First order of business is to not use $ in aes calls.

Second, create a variable in the data the hold the 3 factor levels you want, and all other levels collapsed into an "other" level, which you'll use to assign color. The easiest way to do that is with forcats::fct_other, where you specify the levels to keep.

You can assign specific colors by name; for a quick example, I didn't, and just put the "other" color last, knowing that fct_other puts this as the last level.

library(ggplot2)
library(dplyr)

hilite_counties <- as_tibble(sample) %>%
  mutate(county2 = forcats::fct_other(county, keep = c("Butte", "Los Angeles", "Fresno")))

ggplot(hilite_counties, aes(x = str, y = testscr)) +
  geom_point(aes(color = county2)) +
  geom_smooth(method = lm) +
  scale_color_manual(values = c("red", "blue", "orange", "black"))

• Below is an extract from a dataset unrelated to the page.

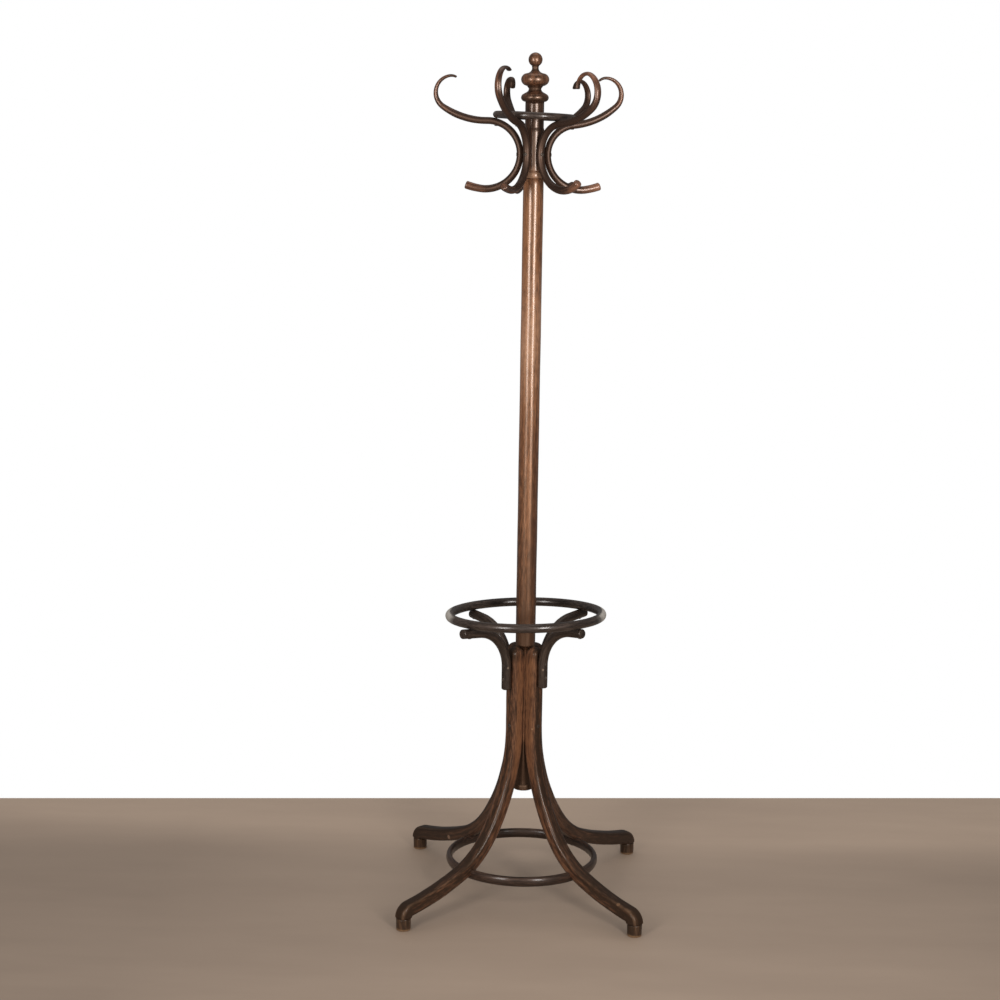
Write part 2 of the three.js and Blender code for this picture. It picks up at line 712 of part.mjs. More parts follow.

Edit: Taking a second pass to make the color palette more flexible. Like I said, you can assign names to colors to make sure you match the county to the color. I'll put black as the last color because "Other" is the last level, but I could assign them in any order and keep the colors and counties matched by name.

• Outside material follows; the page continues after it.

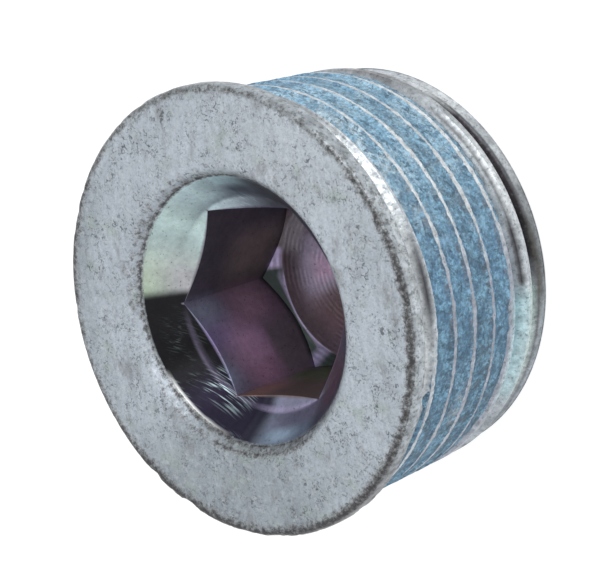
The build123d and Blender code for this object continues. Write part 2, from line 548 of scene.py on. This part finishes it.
class Surface:
    """A material whose nodes are added by short calls.

    A call's value may be a number, a colour or an output.
    """

    def __init__(self, name, roughness, metallic):
        self.material = bpy.data.materials.new(name)
        self.material.use_nodes = True
        self.tree = self.material.node_tree
        self.shader = self.tree.nodes["Principled BSDF"]
        self.shader.inputs["Roughness"].default_value = roughness
        self.shader.inputs["Metallic"].default_value = metallic
        self.place = self.add("ShaderNodeTexCoord").outputs["Object"]

    def feed(self, socket, value):
        if isinstance(value, bpy.types.NodeSocket):
            self.tree.links.new(value, socket)
        elif hasattr(value, "__len__") and len(value) == 3 and len(socket.default_value) == 4:
            socket.default_value = (*value, 1)
        else:
            socket.default_value = value

    def add(self, kind, *inputs, **settings):
        """A node with its first inputs fed in order and its properties set by name."""
        node = self.tree.nodes.new(kind)
        for key, value in settings.items():
            setattr(node, key, value)
        for socket, value in zip(node.inputs, inputs):
            if value is not None:
                self.feed(socket, value)
        return node

    def math(self, operation, *values):
        return self.add("ShaderNodeMath", *values, operation=operation).outputs[0]

    def stretched(self, scale):
        """The object's coordinates, stretched by a factor on each axis."""
        return self.add("ShaderNodeMapping", self.place, None, None, scale).outputs[0]

    def noise(self, size, detail=4, roughness=0.6, place=None, distortion=0.0):
        """Noise from 0 to 1 with features about size metres across."""
        node = self.add("ShaderNodeTexNoise")
        self.feed(node.inputs["Vector"], place or self.place)
        for name, value in (("Scale", 1 / size), ("Detail", detail), ("Roughness", roughness)):
            node.inputs[name].default_value = value
        node.inputs["Distortion"].default_value = distortion
        return node.outputs["Fac"]

    def ramp(self, value, low, high, bottom=0.0, top=1.0):
        """Maps low..high to bottom..top, held at both ends."""
        return self.add("ShaderNodeMapRange", value, low, high, bottom, top, clamp=True).outputs[0]

    def blend(self, factor, one, other, mode="MIX"):
        """one where factor is 0, other where it is 1."""
        node = self.add("ShaderNodeMix", data_type="RGBA", blend_type=mode)
        self.feed(node.inputs[0], factor)
        self.feed(node.inputs[6], one)
        self.feed(node.inputs[7], other)
        return node.outputs[2]

    def shade(self, colour, value, low, high, dark, light):
        """Darkens or lightens a colour by a factor from dark to light as value goes from low to high."""
        return self.blend(1.0, colour, self.ramp(value, low, high, dark, light), "MULTIPLY")

    def attribute(self, name):
        return self.add("ShaderNodeAttribute", attribute_name=name).outputs

    def bump(self, height, strength, distance, over=None):
        node = self.add("ShaderNodeBump")
        node.inputs["Strength"].default_value = strength
        node.inputs["Distance"].default_value = distance
        self.feed(node.inputs["Height"], height)
        if over is not None:
            self.feed(node.inputs["Normal"], over)
        return node.outputs[0]

    def finish(self, colour, roughness=None, normal=None):
        self.feed(self.shader.inputs["Base Color"], colour)
        if roughness is not None:
            self.feed(self.shader.inputs["Roughness"], roughness)
        if normal is not None:
            self.feed(self.shader.inputs["Normal"], normal)
        return self.material


def dirtied_and_shaded(s, colour, settings):
    """A colour with dirt and dark wear over it, and painted shade down the mouth's rounding, which break up
    where the wear and painted light attribute is low.
    """
    ragged = s.ramp(s.noise(0.36 * MM, 5, 0.8), 0.34, 0.66, -0.6, 0.6)
    wear = s.math("ADD", s.attribute("wear")["Fac"], ragged)
    colour = s.blend(s.ramp(wear, 0.24, 0.8, 0, 0.7), colour, settings.dirt_and_shade)
    # The worn colour also lies down the mouth's rounding, where it is painted shade.
    return s.blend(s.ramp(wear, 0.6, 1.2, 0, 0.85), colour, settings.worn)


def plated_face(settings):
    """Dull zinc plating: clouds of fine worm-like pits, streaks, and dirt along its edges, with painted
    shade down the mouth's rounding; its colours also hold painted light and shade.
    """
    s = Surface("plated_face", 0.5, 1.0)
    colour = s.shade(s.attribute("film")["Color"], s.noise(3.4 * MM, 5), 0.34, 0.68, 1.07, 0.92)
    green = s.ramp(s.noise(2.2 * MM, 3, place=s.stretched((1, 1.3, 1))), 0.54, 0.7, 0, 0.5)
    colour = s.blend(green, colour, settings.zinc_green)
    streaks = s.noise(0.34 * MM, 3, 0.7, s.stretched((1, 0.14, 1)))
    colour = s.shade(colour, streaks, 0.35, 0.65, 1.06, 0.94)
    pale = s.ramp(s.noise(0.5 * MM, 4, 0.7), 0.54, 0.66, 0, 0.4)
    colour = s.blend(pale, colour, settings.zinc_pale)
    colour = s.shade(colour, s.noise(0.14 * MM, 2, 0.7), 0.35, 0.65, 1.08, 0.92)
    smudge = s.ramp(s.noise(1.2 * MM, 5, 0.7, s.stretched((1, 0.5, 1))), 0.55, 0.68, 0, 0.45)
    colour = s.blend(smudge, colour, settings.dirt_and_shade)
    clouds = s.ramp(s.noise(1.7 * MM, 4), 0.42, 0.6, 0.2, 1)
    worms = s.ramp(s.noise(0.26 * MM, 3, 0.65, distortion=1.2), 0.53, 0.62)
    colour = s.blend(s.math("MULTIPLY", s.math("MULTIPLY", worms, clouds), 0.8), colour, settings.speck)
    colour = dirtied_and_shaded(s, colour, settings)
    grain = s.bump(s.noise(0.16 * MM, 4, 0.7), 0.5, 0.02 * MM)
    normal = s.bump(s.noise(1.1 * MM, 3), 0.4, 0.08 * MM, grain)
    return s.finish(colour, s.ramp(s.noise(0.4 * MM, 3), 0.3, 0.7, 0.42, 0.6), normal)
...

Instead of manually naming colors, I'll add another county to the highlighted group, pull a palette from Color Brewer with the length of the county2 levels minus 1, and tack on "black" as the last color, then assign names. Again, I could do this out of order as well.

hilite_counties <- as_tibble(sample) %>%
  mutate(county2 = forcats::fct_other(county, keep = c("Butte", "Los Angeles", "Fresno", "Sacramento")))

county_lvls <- levels(hilite_counties$county2)

pal <- c(RColorBrewer::brewer.pal(n = length(county_lvls) - 1, name = "Dark2"), "black")
names(pal) <- county_lvls
pal
#>       Butte      Fresno Los Angeles  Sacramento       Other 
#>   "#1B9E77"   "#D95F02"   "#7570B3"   "#E7298A"     "black"

ggplot(hilite_counties, aes(x = str, y = testscr)) +
  geom_point(aes(color = county2)) +
  geom_smooth(method = lm) +
  scale_color_manual(values = pal)

One note: by default, geom_smooth will make lines for each group i.e. color. I'm guessing that's not what you wanted, but you can avoid that by moving the color assignment to a separate aes that only applies to geom_point.



回答2:

After doing :

p = ggplot(data=sample,aes(x=str, y=testscr))+
  geom_point()+
  geom_smooth(method="lm")

You could use dplyr library to show in red points of interest :

p + geom_point(data=filter(sample,county %in% c('Butte','Los Angeles','Fresno')),aes(x=str,y=testscr),colour='red')

Or you can add a column indicating if you want to highlight specific points :

sample$code = ifelse(sample$county %in% c('Butte','Los Angeles','Fresno'), TRUE, FALSE)
ggplot(data=sample,aes(x=str,y=testscr))+
  geom_point(aes(colour=code),sample)+
  geom_smooth(method="lm") +
  scale_colour_manual(name = 'County', values = c("black", "red"), labels = c('Others', 'B, LA, F'))

[edit] Or with one color by city :

city = c('Butte','Los Angeles','Fresno')
sample %>% mutate_if(is.factor, as.character) -> sample
sample$code = ifelse(sample$county %in% city, sample$county, 'others')


ggplot(data=sample,aes(x=str,y=testscr))+
  geom_point(aes(colour=code),sample)+
  geom_smooth(method="lm") +
  scale_colour_manual(name = 'County', values = c("blue", "red","green","black"))



回答3:

Another option would be to create two separate layers, one for the special counties and another for the rest. You can do that by subsetting the default dataset in the specification of each layer.

  special_county <- c("Butte", "Los Angeles", "Fresno")
  ggplot(data=sample, aes(x=str,y=testscr))+
    geom_smooth(method="lm") +
    geom_point(data = function(x) subset(x, !county %in% special_county)) +
    geom_point(data = function(x) subset(x, county %in% special_county),
               aes(color = county))


For completeness sake, you can also get the result you want by using scale_color_manual to specify the color for each of the 45 counties, but I guess that wouldn't be very elegant.